■ WHAT IS NEEDED:
Each record is to be printed again precisely as it reads.

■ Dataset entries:
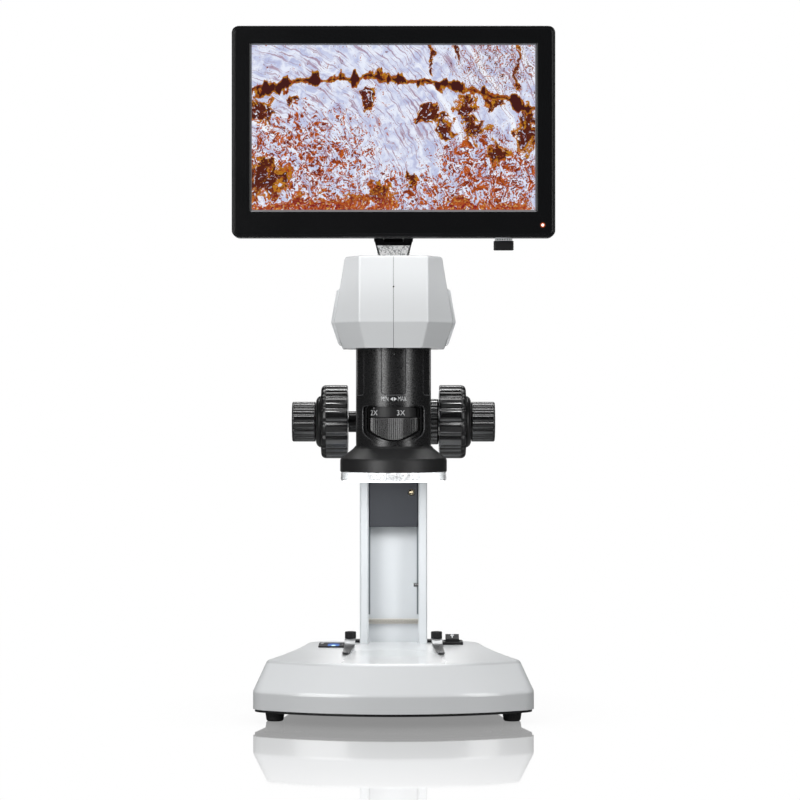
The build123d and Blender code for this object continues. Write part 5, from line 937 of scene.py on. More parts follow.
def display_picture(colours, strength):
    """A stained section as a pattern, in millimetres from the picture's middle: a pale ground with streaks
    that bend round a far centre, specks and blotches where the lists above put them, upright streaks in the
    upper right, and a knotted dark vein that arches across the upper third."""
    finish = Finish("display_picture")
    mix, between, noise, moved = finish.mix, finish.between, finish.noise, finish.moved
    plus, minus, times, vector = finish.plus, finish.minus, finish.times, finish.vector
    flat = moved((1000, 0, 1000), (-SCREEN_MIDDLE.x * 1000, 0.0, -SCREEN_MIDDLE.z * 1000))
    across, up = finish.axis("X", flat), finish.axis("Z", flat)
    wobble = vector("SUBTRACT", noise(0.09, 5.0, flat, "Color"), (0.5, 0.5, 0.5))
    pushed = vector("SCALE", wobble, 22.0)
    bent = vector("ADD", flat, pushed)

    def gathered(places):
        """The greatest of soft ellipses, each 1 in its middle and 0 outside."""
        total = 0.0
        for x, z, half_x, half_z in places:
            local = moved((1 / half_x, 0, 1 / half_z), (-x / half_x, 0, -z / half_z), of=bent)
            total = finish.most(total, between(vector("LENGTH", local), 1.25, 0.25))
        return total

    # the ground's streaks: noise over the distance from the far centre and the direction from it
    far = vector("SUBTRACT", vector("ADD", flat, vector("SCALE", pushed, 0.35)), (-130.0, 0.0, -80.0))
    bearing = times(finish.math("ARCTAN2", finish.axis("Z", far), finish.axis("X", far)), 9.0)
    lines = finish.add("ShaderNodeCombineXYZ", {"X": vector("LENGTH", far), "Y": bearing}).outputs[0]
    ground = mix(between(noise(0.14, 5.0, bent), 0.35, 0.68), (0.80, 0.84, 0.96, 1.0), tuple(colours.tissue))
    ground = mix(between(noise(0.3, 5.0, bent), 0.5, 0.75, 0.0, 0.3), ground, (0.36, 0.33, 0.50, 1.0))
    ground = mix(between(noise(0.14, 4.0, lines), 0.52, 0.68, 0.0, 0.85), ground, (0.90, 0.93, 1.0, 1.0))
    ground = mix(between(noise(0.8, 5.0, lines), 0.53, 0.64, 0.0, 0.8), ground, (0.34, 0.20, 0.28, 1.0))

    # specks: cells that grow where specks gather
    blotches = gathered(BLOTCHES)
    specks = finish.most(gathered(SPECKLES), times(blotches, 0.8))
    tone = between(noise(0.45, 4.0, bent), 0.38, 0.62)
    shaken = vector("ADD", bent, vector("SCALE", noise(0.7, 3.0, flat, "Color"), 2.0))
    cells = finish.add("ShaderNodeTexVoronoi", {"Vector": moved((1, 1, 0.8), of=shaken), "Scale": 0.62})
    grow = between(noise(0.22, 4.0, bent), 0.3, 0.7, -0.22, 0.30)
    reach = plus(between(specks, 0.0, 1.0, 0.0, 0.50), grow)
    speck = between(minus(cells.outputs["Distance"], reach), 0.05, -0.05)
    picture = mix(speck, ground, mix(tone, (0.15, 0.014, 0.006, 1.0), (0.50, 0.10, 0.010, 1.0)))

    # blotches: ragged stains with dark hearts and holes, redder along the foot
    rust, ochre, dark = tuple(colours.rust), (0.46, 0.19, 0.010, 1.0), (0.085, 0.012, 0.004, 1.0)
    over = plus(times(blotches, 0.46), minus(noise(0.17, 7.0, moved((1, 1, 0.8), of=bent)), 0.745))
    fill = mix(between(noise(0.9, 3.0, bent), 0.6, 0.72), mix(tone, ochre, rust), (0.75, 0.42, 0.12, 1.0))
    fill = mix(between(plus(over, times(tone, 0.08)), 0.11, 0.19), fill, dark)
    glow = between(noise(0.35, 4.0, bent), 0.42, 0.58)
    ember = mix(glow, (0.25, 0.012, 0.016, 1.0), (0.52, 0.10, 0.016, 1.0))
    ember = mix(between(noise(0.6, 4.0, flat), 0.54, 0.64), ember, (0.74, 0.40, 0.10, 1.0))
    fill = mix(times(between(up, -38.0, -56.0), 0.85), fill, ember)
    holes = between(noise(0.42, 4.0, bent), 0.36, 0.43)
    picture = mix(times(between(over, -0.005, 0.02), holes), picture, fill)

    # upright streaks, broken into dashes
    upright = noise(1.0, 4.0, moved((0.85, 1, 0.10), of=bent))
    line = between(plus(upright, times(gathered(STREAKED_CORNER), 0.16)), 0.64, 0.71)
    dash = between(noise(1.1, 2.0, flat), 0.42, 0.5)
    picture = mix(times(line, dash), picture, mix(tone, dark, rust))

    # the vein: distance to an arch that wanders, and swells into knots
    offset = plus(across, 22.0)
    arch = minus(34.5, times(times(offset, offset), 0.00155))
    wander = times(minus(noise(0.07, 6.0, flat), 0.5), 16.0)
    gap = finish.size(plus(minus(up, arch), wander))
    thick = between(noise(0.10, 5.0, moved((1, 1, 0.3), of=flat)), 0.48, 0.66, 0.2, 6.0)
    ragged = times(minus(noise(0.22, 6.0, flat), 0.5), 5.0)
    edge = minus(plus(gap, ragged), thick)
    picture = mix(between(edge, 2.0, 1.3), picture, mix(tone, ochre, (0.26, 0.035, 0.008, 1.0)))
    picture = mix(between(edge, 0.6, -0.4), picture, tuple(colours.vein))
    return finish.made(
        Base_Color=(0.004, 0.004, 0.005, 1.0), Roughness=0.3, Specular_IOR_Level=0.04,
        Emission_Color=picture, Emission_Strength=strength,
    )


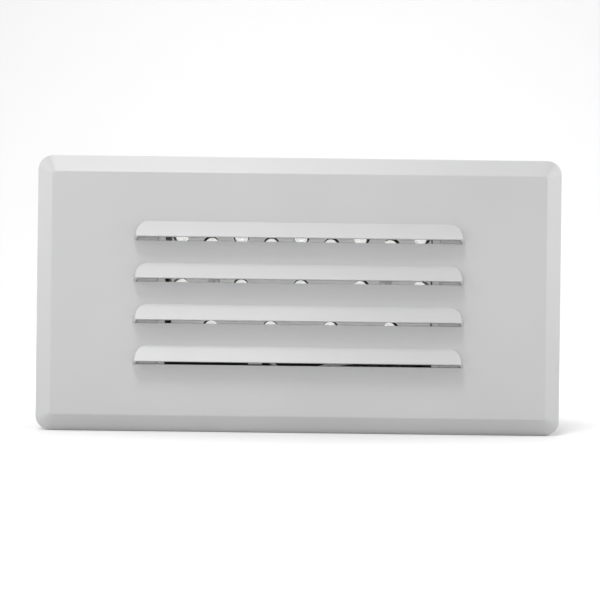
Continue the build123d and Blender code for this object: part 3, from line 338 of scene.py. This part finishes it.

■ RESULT FOR THIS EXERCISE:
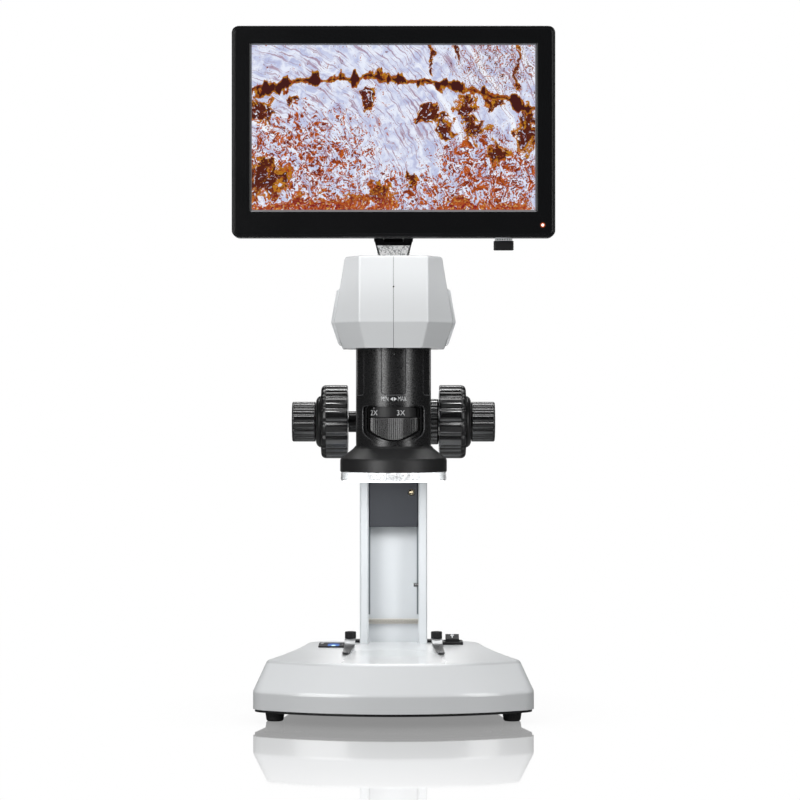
The build123d and Blender code for this object continues. Write part 5, from line 937 of scene.py on. More parts follow.
def display_picture(colours, strength):
    """A stained section as a pattern, in millimetres from the picture's middle: a pale ground with streaks
    that bend round a far centre, specks and blotches where the lists above put them, upright streaks in the
    upper right, and a knotted dark vein that arches across the upper third."""
    finish = Finish("display_picture")
    mix, between, noise, moved = finish.mix, finish.between, finish.noise, finish.moved
    plus, minus, times, vector = finish.plus, finish.minus, finish.times, finish.vector
    flat = moved((1000, 0, 1000), (-SCREEN_MIDDLE.x * 1000, 0.0, -SCREEN_MIDDLE.z * 1000))
    across, up = finish.axis("X", flat), finish.axis("Z", flat)
    wobble = vector("SUBTRACT", noise(0.09, 5.0, flat, "Color"), (0.5, 0.5, 0.5))
    pushed = vector("SCALE", wobble, 22.0)
    bent = vector("ADD", flat, pushed)

    def gathered(places):
        """The greatest of soft ellipses, each 1 in its middle and 0 outside."""
        total = 0.0
        for x, z, half_x, half_z in places:
            local = moved((1 / half_x, 0, 1 / half_z), (-x / half_x, 0, -z / half_z), of=bent)
            total = finish.most(total, between(vector("LENGTH", local), 1.25, 0.25))
        return total

    # the ground's streaks: noise over the distance from the far centre and the direction from it
    far = vector("SUBTRACT", vector("ADD", flat, vector("SCALE", pushed, 0.35)), (-130.0, 0.0, -80.0))
    bearing = times(finish.math("ARCTAN2", finish.axis("Z", far), finish.axis("X", far)), 9.0)
    lines = finish.add("ShaderNodeCombineXYZ", {"X": vector("LENGTH", far), "Y": bearing}).outputs[0]
    ground = mix(between(noise(0.14, 5.0, bent), 0.35, 0.68), (0.80, 0.84, 0.96, 1.0), tuple(colours.tissue))
    ground = mix(between(noise(0.3, 5.0, bent), 0.5, 0.75, 0.0, 0.3), ground, (0.36, 0.33, 0.50, 1.0))
    ground = mix(between(noise(0.14, 4.0, lines), 0.52, 0.68, 0.0, 0.85), ground, (0.90, 0.93, 1.0, 1.0))
    ground = mix(between(noise(0.8, 5.0, lines), 0.53, 0.64, 0.0, 0.8), ground, (0.34, 0.20, 0.28, 1.0))

    # specks: cells that grow where specks gather
    blotches = gathered(BLOTCHES)
    specks = finish.most(gathered(SPECKLES), times(blotches, 0.8))
    tone = between(noise(0.45, 4.0, bent), 0.38, 0.62)
    shaken = vector("ADD", bent, vector("SCALE", noise(0.7, 3.0, flat, "Color"), 2.0))
    cells = finish.add("ShaderNodeTexVoronoi", {"Vector": moved((1, 1, 0.8), of=shaken), "Scale": 0.62})
    grow = between(noise(0.22, 4.0, bent), 0.3, 0.7, -0.22, 0.30)
    reach = plus(between(specks, 0.0, 1.0, 0.0, 0.50), grow)
    speck = between(minus(cells.outputs["Distance"], reach), 0.05, -0.05)
    picture = mix(speck, ground, mix(tone, (0.15, 0.014, 0.006, 1.0), (0.50, 0.10, 0.010, 1.0)))

    # blotches: ragged stains with dark hearts and holes, redder along the foot
    rust, ochre, dark = tuple(colours.rust), (0.46, 0.19, 0.010, 1.0), (0.085, 0.012, 0.004, 1.0)
    over = plus(times(blotches, 0.46), minus(noise(0.17, 7.0, moved((1, 1, 0.8), of=bent)), 0.745))
    fill = mix(between(noise(0.9, 3.0, bent), 0.6, 0.72), mix(tone, ochre, rust), (0.75, 0.42, 0.12, 1.0))
    fill = mix(between(plus(over, times(tone, 0.08)), 0.11, 0.19), fill, dark)
    glow = between(noise(0.35, 4.0, bent), 0.42, 0.58)
    ember = mix(glow, (0.25, 0.012, 0.016, 1.0), (0.52, 0.10, 0.016, 1.0))
    ember = mix(between(noise(0.6, 4.0, flat), 0.54, 0.64), ember, (0.74, 0.40, 0.10, 1.0))
    fill = mix(times(between(up, -38.0, -56.0), 0.85), fill, ember)
    holes = between(noise(0.42, 4.0, bent), 0.36, 0.43)
    picture = mix(times(between(over, -0.005, 0.02), holes), picture, fill)

    # upright streaks, broken into dashes
    upright = noise(1.0, 4.0, moved((0.85, 1, 0.10), of=bent))
    line = between(plus(upright, times(gathered(STREAKED_CORNER), 0.16)), 0.64, 0.71)
    dash = between(noise(1.1, 2.0, flat), 0.42, 0.5)
    picture = mix(times(line, dash), picture, mix(tone, dark, rust))

    # the vein: distance to an arch that wanders, and swells into knots
    offset = plus(across, 22.0)
    arch = minus(34.5, times(times(offset, offset), 0.00155))
    wander = times(minus(noise(0.07, 6.0, flat), 0.5), 16.0)
    gap = finish.size(plus(minus(up, arch), wander))
    thick = between(noise(0.10, 5.0, moved((1, 1, 0.3), of=flat)), 0.48, 0.66, 0.2, 6.0)
    ragged = times(minus(noise(0.22, 6.0, flat), 0.5), 5.0)
    edge = minus(plus(gap, ragged), thick)
    picture = mix(between(edge, 2.0, 1.3), picture, mix(tone, ochre, (0.26, 0.035, 0.008, 1.0)))
    picture = mix(between(edge, 0.6, -0.4), picture, tuple(colours.vein))
    return finish.made(
        Base_Color=(0.004, 0.004, 0.005, 1.0), Roughness=0.3, Specular_IOR_Level=0.04,
        Emission_Color=picture, Emission_Strength=strength,
    )


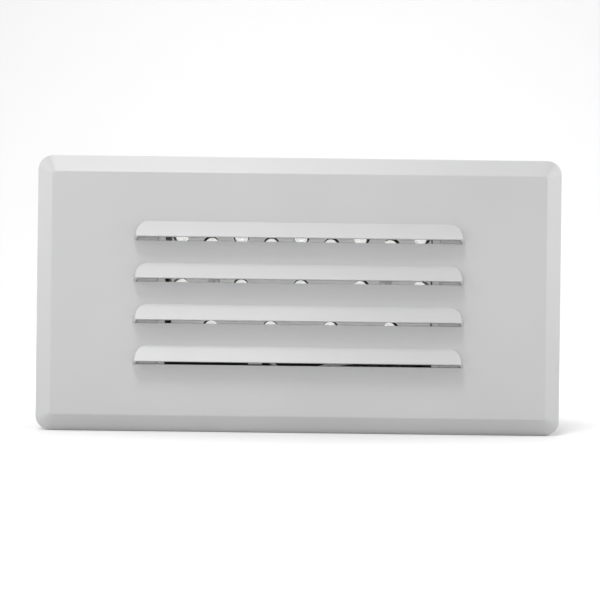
Continue the build123d and Blender code for this object: part 3, from line 338 of scene.py. This part finishes it.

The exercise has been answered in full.